ROCAH: Absolutely not. I mean, first of all, and I think the point Ms. Hill was trying to make today was it belies common sense. I know I keep using that word, and I know it's not the world we're in, but she was trying to drive that home today, too. You know, first of all you have Rudy Giuliani out there publicly saying that he's going after Biden. I mean, there was this whole dust up and in fact, he called off his first trip to Ukraine because there was such an outcry about it because he said exactly what he was doing, that he was going to investigate the Bidens for his client, Trump and, you know, you have to suspend belief and say, well, of all the companies in all the world, you know, Donald Trump was concerned with Burisma for no reason —

MATTHEWS: Yeah.

ROCAH: — having to do with the fact Joe Biden — it makes absolutely no sense and she — what you saw today was two people saying no one had to tell me explicitly although again Giuliani was explicit about it because I was putting, this was the two plus two is four together, what the Republicans keep trying to come back to is well nobody said explicitly that's what it was. Just like nobody said it's a quid pro quo at the time and, you know, that's not how criminals crime. They don't say it explicitly as they're doing it for a reason.

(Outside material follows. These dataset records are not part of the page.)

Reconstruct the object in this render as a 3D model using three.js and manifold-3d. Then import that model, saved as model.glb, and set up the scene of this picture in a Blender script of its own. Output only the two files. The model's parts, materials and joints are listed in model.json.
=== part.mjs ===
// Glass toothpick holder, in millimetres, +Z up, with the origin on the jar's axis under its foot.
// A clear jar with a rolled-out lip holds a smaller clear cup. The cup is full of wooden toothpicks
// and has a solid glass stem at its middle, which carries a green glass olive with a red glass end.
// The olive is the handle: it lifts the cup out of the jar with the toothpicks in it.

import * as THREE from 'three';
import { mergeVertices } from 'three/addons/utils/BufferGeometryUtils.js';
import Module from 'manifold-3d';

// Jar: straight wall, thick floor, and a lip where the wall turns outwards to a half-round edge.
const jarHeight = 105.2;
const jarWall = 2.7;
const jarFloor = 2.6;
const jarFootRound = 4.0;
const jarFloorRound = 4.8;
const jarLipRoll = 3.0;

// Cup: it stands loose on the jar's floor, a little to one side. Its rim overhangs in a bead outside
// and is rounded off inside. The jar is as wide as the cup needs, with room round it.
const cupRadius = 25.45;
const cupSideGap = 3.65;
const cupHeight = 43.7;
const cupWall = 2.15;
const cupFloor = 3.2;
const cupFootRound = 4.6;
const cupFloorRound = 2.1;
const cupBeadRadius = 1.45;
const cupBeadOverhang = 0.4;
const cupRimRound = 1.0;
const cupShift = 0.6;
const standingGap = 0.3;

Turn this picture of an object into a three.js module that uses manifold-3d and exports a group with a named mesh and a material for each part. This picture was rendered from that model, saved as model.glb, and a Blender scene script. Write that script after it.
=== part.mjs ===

MATTHEWS: That's not how politicians talk, by the way. 

STEELE: Yeah.

MATTHEWS: In my experience as Michael will tell you, It's grunts. It’s groans. It’s come on. You know what I want. 

STEELE: Yeah. Exactly.

MATTHEWS: Nobody sits there and writes these contracts. 

STEELE: Don’t make me explain it to you.

MATTHEWS: It's not how you do it. You know, if you can grunt it, don't say it. If you can say it, don't write it. The old rules all apply.